For one, she took it well. I think she was at the point where she was getting worried I’d be single forever. I’m second in line for next to be married on both sides of my family, so that’s cool I guess… No pressure. My mom has literally asked me if I was a lesbian before because I have only had one boyfriend in my 20 years of living. Unfortunately that one boy kind of messed me up for all the other boys that entered my life for a while, but I think I finally got over it all. I don’t know what it was, but last weekend, I think I realized just how different he is.
He bought dinner. We were out, the four of us and I thought it was just as friends. But I guess since he asked me out, that prompts him purchasing food for me – something I’m quite okay with. The last time a guy paid for my meal, I was still in high school. So that was really friggin nice.
Then this weekend, he had the option of staying home with Kelsey’s boyfriend and going out with his friends, and coming out to see me, he picked me. I think he was in a really good mood because he got his own apartment. He was so friggin happy about it. I know he loves his mom, but I think being around his dad really brings him down. For a while I could tell he was kind of slipping. Talking more about needing to get out and what not. I understand. If I had any opportunity to permanently not live at my own house, I would. Hence why I came back after Christmas to my lovely, peaceful apartment – the fact that Nick was here was just a nice bonus.
But things got interesting with that apartment talk. Like, the idea of us living together at some point, or even just for weekends really doesn’t seem all that bad. He has no roommates so that is an incredibly wonderful bonus. And I think I’m really serious here… like I’m okay with commitment serious.

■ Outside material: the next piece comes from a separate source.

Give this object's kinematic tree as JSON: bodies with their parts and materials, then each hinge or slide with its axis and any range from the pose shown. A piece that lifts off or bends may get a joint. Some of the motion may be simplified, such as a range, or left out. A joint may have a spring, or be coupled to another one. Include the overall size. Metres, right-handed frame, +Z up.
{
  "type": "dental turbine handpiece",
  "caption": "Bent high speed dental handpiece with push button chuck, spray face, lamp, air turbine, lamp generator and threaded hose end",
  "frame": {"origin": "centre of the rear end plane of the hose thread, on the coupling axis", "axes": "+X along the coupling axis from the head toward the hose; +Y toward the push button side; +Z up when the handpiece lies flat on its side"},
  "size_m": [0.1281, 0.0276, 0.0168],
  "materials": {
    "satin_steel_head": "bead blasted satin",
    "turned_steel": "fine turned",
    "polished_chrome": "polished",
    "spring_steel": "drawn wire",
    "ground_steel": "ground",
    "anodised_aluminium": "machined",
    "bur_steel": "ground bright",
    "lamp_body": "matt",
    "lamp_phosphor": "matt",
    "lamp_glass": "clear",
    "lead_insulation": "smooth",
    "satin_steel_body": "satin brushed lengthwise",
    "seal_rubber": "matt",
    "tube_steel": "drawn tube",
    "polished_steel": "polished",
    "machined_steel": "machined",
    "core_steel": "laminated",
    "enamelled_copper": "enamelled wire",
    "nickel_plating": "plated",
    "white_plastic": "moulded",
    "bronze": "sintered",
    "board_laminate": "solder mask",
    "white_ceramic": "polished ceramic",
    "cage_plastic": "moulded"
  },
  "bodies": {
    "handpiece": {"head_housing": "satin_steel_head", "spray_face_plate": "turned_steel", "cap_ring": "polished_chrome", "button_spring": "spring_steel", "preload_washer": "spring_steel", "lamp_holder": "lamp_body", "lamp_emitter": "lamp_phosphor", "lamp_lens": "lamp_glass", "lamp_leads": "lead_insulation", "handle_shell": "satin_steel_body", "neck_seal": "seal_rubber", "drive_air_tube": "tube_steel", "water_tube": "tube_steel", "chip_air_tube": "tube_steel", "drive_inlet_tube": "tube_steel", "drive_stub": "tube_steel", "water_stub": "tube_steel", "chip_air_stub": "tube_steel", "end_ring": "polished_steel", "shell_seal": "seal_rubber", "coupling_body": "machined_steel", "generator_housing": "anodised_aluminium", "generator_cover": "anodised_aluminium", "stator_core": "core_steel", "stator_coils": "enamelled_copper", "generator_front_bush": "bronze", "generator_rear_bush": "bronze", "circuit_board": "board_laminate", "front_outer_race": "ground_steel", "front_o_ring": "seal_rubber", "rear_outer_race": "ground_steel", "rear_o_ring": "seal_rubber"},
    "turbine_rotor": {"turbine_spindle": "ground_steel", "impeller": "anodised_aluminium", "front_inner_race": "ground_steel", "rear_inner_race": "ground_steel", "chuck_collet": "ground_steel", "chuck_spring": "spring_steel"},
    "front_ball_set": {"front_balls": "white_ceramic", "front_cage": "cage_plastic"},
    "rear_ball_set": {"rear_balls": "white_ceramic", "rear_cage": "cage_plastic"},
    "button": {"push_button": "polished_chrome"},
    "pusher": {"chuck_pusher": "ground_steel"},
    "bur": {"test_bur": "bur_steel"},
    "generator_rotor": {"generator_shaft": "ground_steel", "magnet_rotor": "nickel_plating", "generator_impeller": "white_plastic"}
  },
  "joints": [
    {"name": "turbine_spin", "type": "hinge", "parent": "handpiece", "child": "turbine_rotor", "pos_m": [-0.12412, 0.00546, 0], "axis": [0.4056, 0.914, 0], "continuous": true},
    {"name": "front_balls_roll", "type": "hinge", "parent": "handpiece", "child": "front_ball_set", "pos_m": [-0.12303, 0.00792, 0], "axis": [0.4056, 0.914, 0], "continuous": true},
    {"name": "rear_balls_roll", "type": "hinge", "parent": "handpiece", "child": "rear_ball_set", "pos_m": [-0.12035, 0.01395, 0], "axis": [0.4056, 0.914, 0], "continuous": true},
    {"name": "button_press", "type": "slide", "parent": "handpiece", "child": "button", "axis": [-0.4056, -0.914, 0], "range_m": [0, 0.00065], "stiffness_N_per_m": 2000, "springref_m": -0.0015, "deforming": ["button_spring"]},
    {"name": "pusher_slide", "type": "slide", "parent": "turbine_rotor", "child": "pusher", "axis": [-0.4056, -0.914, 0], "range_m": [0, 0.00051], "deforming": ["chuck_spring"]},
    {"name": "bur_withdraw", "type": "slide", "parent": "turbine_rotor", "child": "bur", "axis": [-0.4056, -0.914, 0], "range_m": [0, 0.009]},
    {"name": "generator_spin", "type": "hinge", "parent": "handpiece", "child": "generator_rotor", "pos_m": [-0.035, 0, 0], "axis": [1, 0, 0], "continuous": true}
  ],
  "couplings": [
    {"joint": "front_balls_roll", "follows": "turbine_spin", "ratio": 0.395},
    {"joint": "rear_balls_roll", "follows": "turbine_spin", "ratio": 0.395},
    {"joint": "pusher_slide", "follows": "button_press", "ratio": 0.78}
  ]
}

It’s weird, but also not. I’m completely myself when we’re together. He puts up with me being loud and obnoxious. I think he actually finds it funny. We’re absolutely ridiculous together and play like we’re 5 years old – we actually fought today to the point where we fell off my bed – but we’ve had deeper conversations than I’ve ever had with any of my other friends. We’ve been through a lot of the same situations, in different time frames and ways, but still similar, so we kind of get each other in ways others don’t.
Yeah he can be lazy as shit, and he smokes too much, but I really don’t care. I’ve always been fine being “with” guys, as in spending the time between sun down and sun up together doing things that really don’t take a ton of thought. But this… every time Nick talks about the past year, how hard it was for him, how he was in that place that I know all too well, all I want to do is make him not feel like that. Maybe it’s just because I know how it feels to be there. Or maybe its just because I know the happy, kind him that has so much damn potential that he just doesn’t see. I know part of that is the issue because that’s what his dad rips on him for, but I’m sure his dad does it in the same way my loving mother reminds me about my weight. The idea of him being around a lot really doesn’t bother me. He does that thing where I start to get all freaked out and tense, and then it suddenly stops, I don’t feel that way anymore. As someone who is constantly stressed, finding someone who can make you feel that kind of calm is something quite impressive.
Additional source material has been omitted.